## Directions
The required output consists solely of the lines from the top of the listing through the line containing "lid_bottom_z + height)", transcribed exactly.

(Scripts that build objects)
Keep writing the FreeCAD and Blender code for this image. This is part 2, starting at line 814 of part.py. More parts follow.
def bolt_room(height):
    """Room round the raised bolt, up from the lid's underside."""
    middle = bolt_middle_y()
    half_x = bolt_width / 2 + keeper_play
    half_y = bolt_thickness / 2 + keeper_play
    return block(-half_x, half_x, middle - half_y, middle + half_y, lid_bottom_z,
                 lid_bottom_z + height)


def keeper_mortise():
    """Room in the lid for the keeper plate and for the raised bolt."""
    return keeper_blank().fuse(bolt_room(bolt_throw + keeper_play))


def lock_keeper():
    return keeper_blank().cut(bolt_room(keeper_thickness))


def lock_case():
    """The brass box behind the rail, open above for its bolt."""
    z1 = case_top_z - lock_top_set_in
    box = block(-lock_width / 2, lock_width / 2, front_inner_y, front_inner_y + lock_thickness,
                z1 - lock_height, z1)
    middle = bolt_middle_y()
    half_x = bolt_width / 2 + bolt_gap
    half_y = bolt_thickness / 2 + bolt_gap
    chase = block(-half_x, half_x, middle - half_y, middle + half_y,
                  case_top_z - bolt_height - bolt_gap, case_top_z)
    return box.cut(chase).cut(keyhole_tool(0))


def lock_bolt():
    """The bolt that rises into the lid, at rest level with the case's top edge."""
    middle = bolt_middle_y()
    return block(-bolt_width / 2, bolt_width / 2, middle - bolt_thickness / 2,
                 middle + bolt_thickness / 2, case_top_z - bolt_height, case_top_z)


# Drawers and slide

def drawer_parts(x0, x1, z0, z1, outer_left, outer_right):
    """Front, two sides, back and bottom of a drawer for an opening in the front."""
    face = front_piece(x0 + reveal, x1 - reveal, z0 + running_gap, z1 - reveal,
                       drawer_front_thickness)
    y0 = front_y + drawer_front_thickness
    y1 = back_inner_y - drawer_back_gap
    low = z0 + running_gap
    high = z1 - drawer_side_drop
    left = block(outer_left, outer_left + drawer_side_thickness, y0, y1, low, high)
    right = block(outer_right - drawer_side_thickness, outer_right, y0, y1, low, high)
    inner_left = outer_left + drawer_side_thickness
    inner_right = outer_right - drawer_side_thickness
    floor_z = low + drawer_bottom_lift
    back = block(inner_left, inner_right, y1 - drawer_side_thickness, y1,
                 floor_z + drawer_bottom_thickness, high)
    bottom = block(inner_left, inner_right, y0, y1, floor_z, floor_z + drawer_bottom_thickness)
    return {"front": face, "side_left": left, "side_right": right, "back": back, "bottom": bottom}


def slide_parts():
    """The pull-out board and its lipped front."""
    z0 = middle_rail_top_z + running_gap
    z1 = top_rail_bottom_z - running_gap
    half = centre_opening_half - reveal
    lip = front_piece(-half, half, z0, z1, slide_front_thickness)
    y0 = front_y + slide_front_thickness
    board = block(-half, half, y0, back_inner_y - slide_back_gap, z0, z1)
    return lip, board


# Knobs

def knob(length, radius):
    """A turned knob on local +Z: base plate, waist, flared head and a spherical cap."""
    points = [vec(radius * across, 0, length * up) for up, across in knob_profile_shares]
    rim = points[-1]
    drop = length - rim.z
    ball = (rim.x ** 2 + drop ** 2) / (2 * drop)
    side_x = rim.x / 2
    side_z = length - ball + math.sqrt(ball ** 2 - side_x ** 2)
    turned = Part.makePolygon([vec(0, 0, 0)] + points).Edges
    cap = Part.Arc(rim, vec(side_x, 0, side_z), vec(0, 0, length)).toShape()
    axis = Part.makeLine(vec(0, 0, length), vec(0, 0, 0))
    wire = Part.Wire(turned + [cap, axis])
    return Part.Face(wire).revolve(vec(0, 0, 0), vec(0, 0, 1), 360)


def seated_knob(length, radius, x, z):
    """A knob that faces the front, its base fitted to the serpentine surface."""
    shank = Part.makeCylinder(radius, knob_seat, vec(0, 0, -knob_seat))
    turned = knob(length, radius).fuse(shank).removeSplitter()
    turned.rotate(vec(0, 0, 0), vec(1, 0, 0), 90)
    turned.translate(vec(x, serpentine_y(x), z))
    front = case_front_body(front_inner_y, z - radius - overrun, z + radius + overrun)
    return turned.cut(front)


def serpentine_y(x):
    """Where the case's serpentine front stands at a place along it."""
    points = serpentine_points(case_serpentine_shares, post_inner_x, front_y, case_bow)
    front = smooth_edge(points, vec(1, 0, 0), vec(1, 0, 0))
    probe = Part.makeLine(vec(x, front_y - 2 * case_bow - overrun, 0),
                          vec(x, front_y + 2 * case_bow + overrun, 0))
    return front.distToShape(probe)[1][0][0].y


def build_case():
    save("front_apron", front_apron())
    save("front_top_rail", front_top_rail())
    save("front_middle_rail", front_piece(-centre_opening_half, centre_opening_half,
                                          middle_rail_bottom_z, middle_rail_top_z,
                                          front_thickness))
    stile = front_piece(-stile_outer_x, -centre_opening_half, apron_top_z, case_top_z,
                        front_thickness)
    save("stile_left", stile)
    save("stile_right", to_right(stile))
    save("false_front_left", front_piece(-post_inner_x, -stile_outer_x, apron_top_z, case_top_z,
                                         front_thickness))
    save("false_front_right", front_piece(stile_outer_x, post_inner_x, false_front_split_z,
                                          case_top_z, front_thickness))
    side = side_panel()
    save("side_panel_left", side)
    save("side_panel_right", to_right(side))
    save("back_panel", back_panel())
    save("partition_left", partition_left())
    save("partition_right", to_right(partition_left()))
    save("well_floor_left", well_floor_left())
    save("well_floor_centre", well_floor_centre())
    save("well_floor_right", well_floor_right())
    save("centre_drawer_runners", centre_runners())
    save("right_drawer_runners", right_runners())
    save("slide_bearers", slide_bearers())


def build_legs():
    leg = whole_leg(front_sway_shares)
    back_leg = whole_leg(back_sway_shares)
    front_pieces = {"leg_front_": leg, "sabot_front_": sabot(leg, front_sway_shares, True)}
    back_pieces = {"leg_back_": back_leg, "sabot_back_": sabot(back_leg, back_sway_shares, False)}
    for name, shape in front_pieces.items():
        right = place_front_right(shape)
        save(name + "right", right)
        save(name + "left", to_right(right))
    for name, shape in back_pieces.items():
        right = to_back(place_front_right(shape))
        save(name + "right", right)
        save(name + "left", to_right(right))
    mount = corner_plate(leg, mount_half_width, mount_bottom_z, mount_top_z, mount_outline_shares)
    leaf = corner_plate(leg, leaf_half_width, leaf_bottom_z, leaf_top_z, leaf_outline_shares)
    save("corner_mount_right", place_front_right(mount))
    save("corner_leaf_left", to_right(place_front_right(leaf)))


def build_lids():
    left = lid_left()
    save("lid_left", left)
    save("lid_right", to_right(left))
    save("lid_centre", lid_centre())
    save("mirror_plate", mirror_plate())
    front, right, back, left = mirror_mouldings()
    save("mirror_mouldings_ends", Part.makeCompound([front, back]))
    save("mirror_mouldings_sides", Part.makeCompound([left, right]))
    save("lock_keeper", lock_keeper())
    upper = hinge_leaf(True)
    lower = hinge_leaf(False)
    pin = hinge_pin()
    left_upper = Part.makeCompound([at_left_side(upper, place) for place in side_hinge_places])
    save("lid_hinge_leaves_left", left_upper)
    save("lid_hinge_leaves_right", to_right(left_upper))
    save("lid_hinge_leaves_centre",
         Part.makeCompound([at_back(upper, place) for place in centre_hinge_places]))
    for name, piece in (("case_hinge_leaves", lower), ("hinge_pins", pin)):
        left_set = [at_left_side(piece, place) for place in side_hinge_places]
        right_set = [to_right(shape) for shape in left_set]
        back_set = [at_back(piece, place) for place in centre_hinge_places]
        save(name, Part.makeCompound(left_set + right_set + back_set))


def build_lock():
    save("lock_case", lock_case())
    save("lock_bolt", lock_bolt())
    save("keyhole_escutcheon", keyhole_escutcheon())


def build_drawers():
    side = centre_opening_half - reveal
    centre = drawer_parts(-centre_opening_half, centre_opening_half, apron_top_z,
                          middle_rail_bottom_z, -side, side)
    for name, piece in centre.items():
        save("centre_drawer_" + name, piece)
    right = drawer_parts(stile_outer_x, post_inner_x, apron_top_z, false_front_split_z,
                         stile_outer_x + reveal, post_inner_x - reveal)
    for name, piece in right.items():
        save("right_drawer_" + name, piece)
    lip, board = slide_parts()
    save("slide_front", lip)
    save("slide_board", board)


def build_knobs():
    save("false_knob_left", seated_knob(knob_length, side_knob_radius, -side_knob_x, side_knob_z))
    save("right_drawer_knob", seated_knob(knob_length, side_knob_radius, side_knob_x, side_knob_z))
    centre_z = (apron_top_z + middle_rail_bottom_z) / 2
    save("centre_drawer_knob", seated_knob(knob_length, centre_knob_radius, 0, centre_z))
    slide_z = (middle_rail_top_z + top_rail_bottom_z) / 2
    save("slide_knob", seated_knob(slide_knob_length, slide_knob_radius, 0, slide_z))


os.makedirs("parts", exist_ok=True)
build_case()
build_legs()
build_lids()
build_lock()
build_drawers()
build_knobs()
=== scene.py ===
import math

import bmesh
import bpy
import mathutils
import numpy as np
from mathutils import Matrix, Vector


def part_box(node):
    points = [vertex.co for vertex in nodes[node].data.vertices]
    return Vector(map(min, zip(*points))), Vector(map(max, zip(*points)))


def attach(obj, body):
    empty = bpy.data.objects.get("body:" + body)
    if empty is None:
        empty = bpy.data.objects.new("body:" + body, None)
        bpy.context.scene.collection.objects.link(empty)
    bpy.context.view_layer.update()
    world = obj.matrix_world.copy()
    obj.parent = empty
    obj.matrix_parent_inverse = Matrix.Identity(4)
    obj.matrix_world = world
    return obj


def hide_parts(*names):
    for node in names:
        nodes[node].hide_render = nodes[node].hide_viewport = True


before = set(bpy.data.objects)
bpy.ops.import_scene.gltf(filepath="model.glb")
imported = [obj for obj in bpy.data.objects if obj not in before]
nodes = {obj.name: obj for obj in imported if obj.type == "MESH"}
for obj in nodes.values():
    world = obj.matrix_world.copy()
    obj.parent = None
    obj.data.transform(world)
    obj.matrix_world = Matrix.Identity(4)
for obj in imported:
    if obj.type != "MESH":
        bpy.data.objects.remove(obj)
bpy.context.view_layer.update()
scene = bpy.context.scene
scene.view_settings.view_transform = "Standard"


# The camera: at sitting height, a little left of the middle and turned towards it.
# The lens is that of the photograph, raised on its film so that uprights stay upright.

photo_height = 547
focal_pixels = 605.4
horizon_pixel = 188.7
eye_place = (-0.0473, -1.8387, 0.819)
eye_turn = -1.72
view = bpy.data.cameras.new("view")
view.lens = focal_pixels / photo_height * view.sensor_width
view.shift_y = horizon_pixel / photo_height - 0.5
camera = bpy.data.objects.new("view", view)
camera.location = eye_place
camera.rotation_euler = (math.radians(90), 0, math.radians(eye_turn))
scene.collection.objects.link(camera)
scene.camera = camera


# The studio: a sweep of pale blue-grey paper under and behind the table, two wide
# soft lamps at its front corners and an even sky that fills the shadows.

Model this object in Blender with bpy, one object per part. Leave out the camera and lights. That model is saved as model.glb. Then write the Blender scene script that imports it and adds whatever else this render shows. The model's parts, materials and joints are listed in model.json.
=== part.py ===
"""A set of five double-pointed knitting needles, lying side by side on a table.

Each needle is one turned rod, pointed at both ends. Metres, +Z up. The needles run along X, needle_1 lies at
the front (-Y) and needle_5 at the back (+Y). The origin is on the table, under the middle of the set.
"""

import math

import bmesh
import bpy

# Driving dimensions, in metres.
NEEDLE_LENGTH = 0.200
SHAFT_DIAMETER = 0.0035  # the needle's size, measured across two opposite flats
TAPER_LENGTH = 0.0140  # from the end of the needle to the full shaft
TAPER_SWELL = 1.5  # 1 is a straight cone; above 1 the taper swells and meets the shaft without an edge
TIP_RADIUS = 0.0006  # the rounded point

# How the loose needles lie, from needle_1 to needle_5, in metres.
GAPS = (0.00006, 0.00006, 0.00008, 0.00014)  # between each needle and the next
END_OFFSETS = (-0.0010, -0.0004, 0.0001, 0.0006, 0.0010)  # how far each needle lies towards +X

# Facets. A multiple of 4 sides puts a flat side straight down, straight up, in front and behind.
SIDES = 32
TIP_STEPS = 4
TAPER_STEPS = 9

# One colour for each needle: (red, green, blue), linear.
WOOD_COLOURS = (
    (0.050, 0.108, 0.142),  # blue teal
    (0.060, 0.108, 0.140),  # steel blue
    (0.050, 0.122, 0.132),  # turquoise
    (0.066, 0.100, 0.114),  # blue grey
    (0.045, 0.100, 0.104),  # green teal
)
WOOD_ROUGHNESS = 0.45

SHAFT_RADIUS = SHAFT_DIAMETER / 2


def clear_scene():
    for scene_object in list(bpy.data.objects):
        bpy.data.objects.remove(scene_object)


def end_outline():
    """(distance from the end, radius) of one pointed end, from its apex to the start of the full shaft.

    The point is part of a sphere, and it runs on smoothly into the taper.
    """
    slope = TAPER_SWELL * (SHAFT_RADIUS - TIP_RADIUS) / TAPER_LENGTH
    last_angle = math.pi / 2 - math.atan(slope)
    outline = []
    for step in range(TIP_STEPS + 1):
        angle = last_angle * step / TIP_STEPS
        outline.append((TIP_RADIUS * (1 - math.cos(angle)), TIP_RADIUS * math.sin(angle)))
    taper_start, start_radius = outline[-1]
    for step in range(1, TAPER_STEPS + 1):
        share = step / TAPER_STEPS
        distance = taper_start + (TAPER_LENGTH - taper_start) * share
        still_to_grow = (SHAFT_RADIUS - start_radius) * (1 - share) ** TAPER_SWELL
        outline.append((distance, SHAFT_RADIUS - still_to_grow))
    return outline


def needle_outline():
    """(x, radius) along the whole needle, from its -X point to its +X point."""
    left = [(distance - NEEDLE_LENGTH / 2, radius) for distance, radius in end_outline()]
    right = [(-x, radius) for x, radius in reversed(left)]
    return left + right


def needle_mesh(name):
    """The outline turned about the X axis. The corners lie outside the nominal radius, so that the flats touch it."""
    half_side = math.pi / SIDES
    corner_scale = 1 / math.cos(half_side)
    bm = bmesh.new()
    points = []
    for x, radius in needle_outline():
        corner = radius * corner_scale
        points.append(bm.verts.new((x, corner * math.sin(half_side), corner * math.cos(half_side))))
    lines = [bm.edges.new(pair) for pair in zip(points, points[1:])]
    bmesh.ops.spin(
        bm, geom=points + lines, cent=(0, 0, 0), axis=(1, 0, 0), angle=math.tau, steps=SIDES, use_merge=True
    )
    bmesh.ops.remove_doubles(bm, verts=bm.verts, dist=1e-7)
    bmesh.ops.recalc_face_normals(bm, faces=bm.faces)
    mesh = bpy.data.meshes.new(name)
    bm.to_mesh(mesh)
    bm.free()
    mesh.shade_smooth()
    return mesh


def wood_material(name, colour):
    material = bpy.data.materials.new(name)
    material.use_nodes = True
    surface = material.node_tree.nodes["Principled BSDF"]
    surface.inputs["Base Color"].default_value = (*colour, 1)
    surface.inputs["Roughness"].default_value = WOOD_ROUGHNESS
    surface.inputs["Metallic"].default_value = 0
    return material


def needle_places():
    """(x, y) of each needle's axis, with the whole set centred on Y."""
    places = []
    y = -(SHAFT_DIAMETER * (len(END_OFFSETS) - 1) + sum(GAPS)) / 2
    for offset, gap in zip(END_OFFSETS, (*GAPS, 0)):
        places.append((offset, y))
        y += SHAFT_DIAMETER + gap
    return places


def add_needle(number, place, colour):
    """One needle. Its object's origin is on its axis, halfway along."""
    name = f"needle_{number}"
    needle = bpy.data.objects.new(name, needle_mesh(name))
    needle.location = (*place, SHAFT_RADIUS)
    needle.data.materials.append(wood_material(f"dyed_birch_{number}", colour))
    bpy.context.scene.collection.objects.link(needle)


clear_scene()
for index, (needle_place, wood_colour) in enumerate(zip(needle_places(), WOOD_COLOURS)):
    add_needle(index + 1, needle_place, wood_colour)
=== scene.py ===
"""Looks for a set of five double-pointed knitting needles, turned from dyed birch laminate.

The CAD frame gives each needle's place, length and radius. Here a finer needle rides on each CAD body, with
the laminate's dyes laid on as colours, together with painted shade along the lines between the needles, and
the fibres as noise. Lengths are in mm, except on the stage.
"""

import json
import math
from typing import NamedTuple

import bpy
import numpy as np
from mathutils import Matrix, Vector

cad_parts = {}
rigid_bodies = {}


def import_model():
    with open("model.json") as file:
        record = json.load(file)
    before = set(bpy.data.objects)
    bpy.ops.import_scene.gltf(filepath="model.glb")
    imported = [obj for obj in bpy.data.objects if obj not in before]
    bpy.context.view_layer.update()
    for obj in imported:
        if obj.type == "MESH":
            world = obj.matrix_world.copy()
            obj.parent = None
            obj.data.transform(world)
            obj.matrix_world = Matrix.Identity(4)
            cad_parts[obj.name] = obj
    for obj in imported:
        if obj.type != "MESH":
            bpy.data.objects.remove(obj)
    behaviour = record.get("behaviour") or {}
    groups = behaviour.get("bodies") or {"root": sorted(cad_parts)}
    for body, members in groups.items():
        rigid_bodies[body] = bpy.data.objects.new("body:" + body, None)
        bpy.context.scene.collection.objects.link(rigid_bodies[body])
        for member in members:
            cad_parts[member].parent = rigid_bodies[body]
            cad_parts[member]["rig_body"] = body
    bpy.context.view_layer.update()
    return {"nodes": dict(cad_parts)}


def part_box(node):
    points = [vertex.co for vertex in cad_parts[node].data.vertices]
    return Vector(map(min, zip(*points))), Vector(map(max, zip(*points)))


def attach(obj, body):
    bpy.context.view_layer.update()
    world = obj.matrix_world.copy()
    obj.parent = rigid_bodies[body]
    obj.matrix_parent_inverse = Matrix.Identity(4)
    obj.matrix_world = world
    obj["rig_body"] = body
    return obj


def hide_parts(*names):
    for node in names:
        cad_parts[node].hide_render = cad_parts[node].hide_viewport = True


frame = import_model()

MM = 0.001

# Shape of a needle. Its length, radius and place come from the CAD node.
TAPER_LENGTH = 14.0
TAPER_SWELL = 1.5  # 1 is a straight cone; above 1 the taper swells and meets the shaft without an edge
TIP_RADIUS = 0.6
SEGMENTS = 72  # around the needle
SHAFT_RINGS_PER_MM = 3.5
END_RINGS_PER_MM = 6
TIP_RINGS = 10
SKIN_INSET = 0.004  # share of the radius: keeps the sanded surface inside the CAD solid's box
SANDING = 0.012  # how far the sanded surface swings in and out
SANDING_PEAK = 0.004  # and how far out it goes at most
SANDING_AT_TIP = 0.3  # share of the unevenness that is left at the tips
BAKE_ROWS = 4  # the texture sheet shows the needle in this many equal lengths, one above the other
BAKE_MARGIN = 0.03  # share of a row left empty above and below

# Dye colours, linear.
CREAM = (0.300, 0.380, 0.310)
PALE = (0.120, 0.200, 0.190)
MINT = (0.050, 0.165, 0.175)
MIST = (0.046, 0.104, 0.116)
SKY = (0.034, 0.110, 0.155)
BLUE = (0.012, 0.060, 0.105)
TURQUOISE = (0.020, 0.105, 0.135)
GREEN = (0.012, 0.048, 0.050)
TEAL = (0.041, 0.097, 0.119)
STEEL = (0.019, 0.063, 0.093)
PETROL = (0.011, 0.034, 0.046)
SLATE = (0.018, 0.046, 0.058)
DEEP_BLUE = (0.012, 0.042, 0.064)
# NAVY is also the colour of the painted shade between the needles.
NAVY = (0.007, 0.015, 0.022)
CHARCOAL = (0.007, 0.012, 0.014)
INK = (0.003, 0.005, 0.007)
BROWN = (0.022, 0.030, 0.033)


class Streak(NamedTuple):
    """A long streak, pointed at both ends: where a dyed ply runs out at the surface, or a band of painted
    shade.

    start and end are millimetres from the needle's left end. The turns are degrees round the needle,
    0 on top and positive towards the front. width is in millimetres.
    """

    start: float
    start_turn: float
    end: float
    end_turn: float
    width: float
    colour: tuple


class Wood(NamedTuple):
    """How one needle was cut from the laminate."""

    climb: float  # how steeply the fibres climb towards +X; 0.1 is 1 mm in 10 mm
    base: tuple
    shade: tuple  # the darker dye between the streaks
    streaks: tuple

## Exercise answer
Keep writing the FreeCAD and Blender code for this image. This is part 2, starting at line 814 of part.py. More parts follow.
def bolt_room(height):
    """Room round the raised bolt, up from the lid's underside."""
    middle = bolt_middle_y()
    half_x = bolt_width / 2 + keeper_play
    half_y = bolt_thickness / 2 + keeper_play
    return block(-half_x, half_x, middle - half_y, middle + half_y, lid_bottom_z,
                 lid_bottom_z + height)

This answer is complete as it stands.